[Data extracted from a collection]

* START *

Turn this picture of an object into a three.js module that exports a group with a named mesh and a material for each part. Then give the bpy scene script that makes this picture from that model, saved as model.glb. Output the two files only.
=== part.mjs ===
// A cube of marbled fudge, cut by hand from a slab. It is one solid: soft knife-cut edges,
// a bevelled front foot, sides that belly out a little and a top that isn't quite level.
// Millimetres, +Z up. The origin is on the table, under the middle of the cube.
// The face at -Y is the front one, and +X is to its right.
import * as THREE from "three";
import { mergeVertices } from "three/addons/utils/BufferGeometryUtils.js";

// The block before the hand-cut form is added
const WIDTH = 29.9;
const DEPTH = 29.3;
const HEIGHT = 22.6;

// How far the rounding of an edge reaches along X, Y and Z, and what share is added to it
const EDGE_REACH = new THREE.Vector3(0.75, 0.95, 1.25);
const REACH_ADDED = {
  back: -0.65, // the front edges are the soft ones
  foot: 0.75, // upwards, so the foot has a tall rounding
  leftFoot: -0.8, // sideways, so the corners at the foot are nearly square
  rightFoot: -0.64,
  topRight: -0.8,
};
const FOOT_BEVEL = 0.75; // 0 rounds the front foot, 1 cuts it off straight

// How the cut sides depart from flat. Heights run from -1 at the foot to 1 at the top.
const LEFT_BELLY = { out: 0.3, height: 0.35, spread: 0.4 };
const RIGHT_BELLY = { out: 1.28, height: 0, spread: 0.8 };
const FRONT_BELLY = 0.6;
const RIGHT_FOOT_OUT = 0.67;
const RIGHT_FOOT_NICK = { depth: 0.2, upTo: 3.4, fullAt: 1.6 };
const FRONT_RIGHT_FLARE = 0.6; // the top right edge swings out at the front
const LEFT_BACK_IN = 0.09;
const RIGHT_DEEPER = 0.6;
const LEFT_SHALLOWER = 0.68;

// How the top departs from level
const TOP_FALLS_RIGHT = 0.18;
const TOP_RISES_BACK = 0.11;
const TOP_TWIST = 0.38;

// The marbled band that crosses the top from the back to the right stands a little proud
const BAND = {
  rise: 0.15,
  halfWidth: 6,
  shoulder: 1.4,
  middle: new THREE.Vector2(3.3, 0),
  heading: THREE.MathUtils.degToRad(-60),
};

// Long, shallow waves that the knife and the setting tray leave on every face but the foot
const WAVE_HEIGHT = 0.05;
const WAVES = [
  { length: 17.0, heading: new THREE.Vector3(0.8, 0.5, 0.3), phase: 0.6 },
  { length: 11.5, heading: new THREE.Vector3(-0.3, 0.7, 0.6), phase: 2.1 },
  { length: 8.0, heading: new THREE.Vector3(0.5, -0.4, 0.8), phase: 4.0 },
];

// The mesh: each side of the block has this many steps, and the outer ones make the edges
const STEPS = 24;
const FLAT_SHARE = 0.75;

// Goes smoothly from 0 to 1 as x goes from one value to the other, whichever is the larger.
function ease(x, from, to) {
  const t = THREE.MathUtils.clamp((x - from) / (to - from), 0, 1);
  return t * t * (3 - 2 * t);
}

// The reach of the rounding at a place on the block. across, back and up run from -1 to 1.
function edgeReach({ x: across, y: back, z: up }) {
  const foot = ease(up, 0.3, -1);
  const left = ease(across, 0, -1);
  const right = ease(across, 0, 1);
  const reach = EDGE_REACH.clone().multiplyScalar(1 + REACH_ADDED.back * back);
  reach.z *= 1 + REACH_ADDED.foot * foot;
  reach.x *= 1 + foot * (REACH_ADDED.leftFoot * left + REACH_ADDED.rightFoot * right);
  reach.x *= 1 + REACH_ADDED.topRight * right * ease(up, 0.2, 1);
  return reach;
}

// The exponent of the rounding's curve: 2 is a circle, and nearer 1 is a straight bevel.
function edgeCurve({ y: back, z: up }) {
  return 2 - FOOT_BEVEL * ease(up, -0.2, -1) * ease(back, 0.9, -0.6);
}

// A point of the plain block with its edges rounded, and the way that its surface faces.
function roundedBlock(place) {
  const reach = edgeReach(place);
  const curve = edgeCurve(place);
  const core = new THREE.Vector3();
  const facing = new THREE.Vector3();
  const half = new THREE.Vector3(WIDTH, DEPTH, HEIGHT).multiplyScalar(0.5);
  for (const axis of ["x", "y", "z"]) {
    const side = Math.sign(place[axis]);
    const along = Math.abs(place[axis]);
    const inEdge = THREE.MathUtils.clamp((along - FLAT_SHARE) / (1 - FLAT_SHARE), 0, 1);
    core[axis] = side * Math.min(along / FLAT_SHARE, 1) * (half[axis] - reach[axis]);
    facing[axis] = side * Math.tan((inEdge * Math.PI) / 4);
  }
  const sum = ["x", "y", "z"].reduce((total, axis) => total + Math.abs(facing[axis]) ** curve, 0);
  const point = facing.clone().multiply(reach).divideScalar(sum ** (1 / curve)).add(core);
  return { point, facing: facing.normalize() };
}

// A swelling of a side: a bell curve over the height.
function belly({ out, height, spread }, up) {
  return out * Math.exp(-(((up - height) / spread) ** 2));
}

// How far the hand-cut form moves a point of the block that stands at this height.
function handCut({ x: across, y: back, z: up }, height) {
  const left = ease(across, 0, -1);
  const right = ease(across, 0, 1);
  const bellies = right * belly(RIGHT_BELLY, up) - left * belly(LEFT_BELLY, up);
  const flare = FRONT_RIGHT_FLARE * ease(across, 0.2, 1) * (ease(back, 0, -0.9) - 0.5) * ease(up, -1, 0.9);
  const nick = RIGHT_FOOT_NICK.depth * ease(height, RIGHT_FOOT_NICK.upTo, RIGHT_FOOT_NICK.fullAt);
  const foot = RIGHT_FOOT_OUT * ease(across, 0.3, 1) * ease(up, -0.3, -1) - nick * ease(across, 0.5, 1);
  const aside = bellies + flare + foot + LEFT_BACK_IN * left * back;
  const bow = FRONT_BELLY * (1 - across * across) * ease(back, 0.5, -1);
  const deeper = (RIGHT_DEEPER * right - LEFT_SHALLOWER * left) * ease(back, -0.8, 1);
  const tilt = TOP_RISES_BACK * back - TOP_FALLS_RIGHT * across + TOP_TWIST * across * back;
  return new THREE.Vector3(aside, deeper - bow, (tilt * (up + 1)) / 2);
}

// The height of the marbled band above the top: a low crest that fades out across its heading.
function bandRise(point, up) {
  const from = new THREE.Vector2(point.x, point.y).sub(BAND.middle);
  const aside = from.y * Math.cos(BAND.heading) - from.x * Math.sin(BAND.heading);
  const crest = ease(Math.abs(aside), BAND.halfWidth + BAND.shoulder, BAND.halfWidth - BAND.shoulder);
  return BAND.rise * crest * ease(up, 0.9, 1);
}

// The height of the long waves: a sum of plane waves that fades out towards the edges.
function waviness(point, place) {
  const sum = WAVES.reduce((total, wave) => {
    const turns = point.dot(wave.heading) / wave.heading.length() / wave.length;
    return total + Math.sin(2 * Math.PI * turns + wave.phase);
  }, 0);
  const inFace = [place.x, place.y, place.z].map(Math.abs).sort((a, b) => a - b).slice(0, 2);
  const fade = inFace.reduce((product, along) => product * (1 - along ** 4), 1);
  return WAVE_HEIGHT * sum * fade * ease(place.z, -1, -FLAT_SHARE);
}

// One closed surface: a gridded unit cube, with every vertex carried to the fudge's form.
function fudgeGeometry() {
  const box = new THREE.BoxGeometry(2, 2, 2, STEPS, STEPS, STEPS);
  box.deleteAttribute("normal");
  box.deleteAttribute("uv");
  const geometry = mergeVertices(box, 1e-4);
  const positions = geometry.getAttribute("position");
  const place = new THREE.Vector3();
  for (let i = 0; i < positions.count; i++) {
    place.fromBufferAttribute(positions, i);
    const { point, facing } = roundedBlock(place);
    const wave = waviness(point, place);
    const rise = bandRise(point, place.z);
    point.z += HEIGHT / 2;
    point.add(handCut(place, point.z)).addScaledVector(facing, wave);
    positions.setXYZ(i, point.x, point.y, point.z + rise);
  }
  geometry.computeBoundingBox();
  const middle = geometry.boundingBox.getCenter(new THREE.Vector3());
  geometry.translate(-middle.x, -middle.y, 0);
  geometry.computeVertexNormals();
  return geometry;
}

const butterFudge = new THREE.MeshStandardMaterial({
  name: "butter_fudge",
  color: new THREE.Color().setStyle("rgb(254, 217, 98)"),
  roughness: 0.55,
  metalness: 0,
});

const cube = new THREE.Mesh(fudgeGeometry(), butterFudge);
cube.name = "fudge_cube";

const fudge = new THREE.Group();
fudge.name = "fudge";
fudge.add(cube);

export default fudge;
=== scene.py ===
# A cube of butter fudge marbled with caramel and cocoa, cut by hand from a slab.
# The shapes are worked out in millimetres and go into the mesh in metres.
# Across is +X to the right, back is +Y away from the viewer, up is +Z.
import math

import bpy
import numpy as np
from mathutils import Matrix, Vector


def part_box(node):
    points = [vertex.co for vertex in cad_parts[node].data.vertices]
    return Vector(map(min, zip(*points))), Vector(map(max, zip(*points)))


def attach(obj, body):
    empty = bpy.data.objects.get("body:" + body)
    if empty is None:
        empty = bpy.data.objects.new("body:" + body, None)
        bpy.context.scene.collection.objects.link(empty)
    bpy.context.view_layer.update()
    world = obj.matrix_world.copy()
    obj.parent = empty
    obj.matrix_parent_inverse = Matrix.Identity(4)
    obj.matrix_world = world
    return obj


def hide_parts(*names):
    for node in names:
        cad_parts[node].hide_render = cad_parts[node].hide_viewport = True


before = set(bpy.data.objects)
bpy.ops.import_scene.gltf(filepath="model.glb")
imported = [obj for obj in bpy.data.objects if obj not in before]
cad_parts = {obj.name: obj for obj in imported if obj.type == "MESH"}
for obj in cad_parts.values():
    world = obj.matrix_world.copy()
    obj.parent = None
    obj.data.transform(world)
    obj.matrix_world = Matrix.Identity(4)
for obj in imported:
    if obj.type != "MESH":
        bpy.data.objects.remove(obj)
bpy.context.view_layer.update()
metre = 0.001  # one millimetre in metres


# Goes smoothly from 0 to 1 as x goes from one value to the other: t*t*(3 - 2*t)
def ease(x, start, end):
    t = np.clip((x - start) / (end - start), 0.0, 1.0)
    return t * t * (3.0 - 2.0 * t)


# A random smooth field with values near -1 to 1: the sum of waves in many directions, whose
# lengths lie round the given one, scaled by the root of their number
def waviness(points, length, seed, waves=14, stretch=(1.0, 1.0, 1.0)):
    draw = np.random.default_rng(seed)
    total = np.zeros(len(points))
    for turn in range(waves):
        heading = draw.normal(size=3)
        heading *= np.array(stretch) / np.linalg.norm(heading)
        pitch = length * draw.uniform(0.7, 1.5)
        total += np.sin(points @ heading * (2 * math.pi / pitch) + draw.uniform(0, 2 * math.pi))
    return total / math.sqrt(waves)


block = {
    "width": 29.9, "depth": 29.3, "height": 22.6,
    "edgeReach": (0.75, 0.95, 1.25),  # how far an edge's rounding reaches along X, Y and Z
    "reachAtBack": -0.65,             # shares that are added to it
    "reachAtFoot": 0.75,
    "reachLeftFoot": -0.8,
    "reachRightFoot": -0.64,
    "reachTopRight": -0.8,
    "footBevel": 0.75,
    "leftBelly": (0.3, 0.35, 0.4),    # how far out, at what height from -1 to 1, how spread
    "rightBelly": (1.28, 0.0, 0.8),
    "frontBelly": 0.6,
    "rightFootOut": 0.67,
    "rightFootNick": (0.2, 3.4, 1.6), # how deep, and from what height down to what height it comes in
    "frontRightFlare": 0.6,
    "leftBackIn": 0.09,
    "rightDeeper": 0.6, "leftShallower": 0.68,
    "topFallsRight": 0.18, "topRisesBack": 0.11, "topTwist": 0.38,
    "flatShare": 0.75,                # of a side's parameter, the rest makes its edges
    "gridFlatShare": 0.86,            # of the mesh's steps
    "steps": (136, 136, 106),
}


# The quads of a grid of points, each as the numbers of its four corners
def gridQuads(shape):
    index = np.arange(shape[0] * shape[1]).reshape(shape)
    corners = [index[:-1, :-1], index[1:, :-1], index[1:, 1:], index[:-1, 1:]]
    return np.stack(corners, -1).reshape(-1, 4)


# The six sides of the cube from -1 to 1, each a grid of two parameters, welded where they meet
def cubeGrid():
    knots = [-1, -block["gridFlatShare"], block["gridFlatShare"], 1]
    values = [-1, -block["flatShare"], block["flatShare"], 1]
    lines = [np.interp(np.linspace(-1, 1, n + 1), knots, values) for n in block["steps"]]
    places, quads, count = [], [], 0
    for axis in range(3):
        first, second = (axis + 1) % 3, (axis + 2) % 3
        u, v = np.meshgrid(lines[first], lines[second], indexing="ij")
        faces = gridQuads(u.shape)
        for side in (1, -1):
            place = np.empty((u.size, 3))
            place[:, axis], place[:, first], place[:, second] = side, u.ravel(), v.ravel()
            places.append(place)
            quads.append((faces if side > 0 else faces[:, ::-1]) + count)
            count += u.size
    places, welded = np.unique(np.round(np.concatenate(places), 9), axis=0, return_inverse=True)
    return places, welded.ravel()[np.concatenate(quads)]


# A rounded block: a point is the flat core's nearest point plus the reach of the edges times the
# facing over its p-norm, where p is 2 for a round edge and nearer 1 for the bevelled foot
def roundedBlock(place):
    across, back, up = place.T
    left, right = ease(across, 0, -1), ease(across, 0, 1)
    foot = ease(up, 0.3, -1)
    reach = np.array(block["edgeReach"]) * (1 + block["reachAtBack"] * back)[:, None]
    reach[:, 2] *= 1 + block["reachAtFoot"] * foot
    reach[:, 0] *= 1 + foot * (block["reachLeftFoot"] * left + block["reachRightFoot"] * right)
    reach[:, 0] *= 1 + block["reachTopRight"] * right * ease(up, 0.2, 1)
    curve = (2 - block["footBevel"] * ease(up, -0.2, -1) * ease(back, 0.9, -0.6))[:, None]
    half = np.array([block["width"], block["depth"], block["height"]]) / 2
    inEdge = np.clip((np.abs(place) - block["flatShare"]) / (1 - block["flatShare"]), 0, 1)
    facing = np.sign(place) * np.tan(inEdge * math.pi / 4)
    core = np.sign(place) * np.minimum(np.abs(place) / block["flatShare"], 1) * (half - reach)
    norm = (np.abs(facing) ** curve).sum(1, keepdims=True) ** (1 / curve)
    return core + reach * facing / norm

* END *
* START *

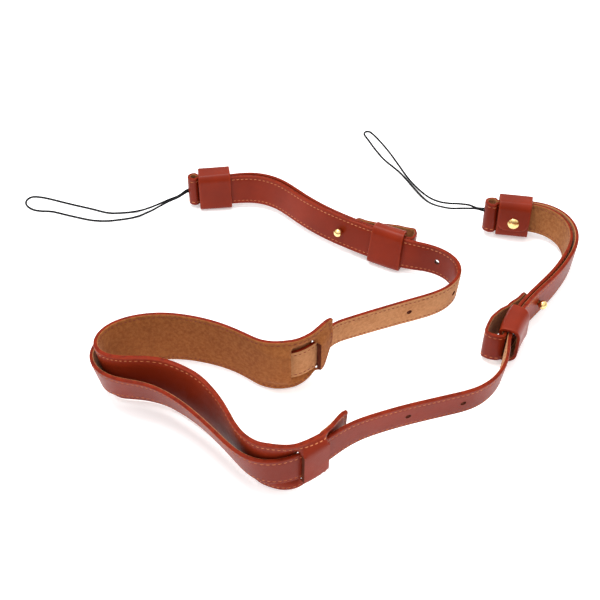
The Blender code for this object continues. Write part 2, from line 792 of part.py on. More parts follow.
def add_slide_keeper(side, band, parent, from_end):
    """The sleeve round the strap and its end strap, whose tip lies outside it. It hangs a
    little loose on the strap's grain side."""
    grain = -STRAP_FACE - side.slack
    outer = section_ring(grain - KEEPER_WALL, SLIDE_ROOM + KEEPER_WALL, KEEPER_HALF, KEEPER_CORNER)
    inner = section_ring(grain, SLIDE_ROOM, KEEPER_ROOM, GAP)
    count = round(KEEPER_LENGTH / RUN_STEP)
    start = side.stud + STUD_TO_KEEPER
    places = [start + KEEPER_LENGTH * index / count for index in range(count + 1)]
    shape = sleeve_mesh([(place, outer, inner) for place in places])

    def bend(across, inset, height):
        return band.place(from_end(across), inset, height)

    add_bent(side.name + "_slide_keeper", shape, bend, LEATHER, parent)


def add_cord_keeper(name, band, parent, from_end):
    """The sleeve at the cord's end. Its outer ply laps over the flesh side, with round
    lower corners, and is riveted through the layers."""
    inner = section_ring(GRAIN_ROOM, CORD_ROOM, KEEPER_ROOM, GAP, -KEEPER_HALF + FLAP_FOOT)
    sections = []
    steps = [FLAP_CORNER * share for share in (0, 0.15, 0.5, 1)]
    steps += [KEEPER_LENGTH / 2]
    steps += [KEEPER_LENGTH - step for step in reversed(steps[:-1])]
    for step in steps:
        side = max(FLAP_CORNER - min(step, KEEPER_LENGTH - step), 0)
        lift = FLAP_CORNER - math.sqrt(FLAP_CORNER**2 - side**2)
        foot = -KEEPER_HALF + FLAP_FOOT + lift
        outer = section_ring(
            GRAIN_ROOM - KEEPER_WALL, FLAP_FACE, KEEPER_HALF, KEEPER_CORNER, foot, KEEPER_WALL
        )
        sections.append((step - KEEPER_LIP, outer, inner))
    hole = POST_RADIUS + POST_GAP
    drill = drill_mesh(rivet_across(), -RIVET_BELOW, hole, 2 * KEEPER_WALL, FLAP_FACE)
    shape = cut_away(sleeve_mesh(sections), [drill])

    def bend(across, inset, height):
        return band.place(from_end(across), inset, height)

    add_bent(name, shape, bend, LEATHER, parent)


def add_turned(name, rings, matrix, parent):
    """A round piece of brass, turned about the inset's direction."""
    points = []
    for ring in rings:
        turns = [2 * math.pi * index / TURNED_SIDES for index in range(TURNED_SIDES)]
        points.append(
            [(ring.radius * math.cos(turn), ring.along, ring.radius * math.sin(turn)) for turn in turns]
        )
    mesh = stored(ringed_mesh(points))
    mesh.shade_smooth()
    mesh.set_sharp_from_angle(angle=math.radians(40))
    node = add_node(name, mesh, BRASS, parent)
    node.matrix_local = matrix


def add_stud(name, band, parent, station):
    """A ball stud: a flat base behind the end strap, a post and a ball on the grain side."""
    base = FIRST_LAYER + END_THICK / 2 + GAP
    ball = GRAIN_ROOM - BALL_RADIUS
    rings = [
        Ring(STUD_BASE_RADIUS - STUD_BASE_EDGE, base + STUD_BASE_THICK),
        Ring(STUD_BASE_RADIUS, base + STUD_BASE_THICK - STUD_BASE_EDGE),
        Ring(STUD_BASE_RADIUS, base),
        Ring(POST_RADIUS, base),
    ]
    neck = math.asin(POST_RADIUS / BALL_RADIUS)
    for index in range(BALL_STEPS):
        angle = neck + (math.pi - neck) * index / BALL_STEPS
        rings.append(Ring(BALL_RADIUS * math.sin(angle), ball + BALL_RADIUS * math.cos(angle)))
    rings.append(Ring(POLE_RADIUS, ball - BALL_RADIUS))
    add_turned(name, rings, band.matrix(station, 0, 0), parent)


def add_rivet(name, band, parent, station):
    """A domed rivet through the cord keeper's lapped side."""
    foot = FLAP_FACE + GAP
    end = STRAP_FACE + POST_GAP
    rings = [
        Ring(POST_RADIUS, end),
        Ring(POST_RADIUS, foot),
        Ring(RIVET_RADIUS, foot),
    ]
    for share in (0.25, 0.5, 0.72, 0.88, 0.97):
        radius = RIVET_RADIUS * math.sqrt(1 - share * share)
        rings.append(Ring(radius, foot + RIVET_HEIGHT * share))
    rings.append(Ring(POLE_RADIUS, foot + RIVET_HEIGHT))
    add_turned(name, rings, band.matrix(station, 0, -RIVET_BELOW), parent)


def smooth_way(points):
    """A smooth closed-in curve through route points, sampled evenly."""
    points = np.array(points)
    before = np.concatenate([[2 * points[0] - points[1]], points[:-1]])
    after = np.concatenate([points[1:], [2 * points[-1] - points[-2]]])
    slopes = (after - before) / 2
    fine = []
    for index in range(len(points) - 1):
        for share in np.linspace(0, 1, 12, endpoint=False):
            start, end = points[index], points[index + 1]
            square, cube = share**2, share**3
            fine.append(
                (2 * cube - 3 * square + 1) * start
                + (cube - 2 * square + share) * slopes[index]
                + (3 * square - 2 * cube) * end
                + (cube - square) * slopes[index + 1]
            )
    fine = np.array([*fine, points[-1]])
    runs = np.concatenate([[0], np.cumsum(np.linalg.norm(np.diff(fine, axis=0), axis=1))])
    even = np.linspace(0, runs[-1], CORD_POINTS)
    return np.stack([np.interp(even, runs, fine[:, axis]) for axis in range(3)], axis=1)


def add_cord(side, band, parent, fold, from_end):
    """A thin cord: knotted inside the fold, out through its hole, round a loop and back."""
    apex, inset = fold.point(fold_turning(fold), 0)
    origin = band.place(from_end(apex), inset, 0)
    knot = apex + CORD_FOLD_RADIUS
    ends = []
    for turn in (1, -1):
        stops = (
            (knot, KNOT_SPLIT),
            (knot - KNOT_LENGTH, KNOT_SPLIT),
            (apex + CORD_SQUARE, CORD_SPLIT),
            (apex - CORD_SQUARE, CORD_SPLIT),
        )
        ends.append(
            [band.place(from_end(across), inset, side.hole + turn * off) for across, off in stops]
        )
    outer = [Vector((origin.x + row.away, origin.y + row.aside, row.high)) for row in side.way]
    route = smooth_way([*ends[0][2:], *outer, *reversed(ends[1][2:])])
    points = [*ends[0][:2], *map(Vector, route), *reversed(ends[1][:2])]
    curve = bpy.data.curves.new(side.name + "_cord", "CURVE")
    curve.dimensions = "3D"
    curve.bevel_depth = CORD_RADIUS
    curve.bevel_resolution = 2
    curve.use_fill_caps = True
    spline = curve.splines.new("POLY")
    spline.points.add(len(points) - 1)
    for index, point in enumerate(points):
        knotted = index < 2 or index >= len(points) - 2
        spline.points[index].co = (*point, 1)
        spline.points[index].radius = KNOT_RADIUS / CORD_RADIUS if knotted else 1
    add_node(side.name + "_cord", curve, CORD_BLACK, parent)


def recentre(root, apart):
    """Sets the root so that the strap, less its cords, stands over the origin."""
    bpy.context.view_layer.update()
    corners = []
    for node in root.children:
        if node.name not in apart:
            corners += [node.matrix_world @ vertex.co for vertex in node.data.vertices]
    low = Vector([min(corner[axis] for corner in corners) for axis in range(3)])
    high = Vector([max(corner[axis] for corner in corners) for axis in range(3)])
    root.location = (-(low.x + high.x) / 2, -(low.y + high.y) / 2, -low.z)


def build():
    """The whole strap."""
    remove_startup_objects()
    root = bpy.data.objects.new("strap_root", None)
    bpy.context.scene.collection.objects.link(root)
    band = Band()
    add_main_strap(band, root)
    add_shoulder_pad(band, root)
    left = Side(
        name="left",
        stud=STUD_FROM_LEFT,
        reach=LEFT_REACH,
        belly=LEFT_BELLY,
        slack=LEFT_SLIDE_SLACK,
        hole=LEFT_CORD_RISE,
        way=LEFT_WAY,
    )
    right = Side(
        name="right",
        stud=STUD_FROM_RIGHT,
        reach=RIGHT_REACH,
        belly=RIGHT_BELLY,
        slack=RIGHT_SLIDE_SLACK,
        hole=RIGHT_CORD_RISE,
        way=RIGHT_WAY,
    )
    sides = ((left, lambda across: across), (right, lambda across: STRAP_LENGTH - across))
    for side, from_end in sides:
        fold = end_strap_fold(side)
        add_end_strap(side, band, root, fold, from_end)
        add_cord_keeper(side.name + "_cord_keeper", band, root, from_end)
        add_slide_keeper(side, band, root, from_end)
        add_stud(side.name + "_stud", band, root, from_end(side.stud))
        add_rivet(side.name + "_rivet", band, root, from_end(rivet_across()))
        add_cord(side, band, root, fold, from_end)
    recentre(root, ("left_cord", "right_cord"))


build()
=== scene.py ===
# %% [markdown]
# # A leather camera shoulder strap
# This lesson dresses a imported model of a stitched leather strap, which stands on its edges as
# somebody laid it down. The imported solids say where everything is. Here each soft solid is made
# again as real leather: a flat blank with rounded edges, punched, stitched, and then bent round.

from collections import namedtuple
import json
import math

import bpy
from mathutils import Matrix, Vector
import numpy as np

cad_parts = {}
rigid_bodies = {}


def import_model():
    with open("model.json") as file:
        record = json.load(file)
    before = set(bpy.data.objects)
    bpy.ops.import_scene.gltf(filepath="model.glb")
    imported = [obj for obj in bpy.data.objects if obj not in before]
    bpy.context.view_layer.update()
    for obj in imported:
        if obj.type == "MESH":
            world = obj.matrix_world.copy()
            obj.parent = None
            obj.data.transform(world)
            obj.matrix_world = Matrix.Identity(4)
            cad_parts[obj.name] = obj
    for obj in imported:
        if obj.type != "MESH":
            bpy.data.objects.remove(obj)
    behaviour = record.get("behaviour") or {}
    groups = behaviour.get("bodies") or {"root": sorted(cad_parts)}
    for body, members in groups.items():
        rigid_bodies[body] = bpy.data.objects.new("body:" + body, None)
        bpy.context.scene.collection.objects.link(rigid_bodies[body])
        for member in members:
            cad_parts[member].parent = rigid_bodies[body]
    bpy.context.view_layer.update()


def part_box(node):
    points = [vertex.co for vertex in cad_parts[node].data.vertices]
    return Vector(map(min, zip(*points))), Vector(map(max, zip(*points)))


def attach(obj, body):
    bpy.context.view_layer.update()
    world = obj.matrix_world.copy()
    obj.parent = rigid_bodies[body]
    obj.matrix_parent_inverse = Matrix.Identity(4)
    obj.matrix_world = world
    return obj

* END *

## Task objective
The required output is an exact reproduction of the lines starting at the one that contains "band, root, from_end(side.stud))" and ending at the one that contains "record = json.load(file)". Both boundary lines belong to it.

## Reply to the exercise
        add_stud(side.name + "_stud", band, root, from_end(side.stud))
        add_rivet(side.name + "_rivet", band, root, from_end(rivet_across()))
        add_cord(side, band, root, fold, from_end)
    recentre(root, ("left_cord", "right_cord"))


build()
=== scene.py ===
# %% [markdown]
# # A leather camera shoulder strap
# This lesson dresses a imported model of a stitched leather strap, which stands on its edges as
# somebody laid it down. The imported solids say where everything is. Here each soft solid is made
# again as real leather: a flat blank with rounded edges, punched, stitched, and then bent round.

from collections import namedtuple
import json
import math

import bpy
from mathutils import Matrix, Vector
import numpy as np

cad_parts = {}
rigid_bodies = {}


def import_model():
    with open("model.json") as file:
        record = json.load(file)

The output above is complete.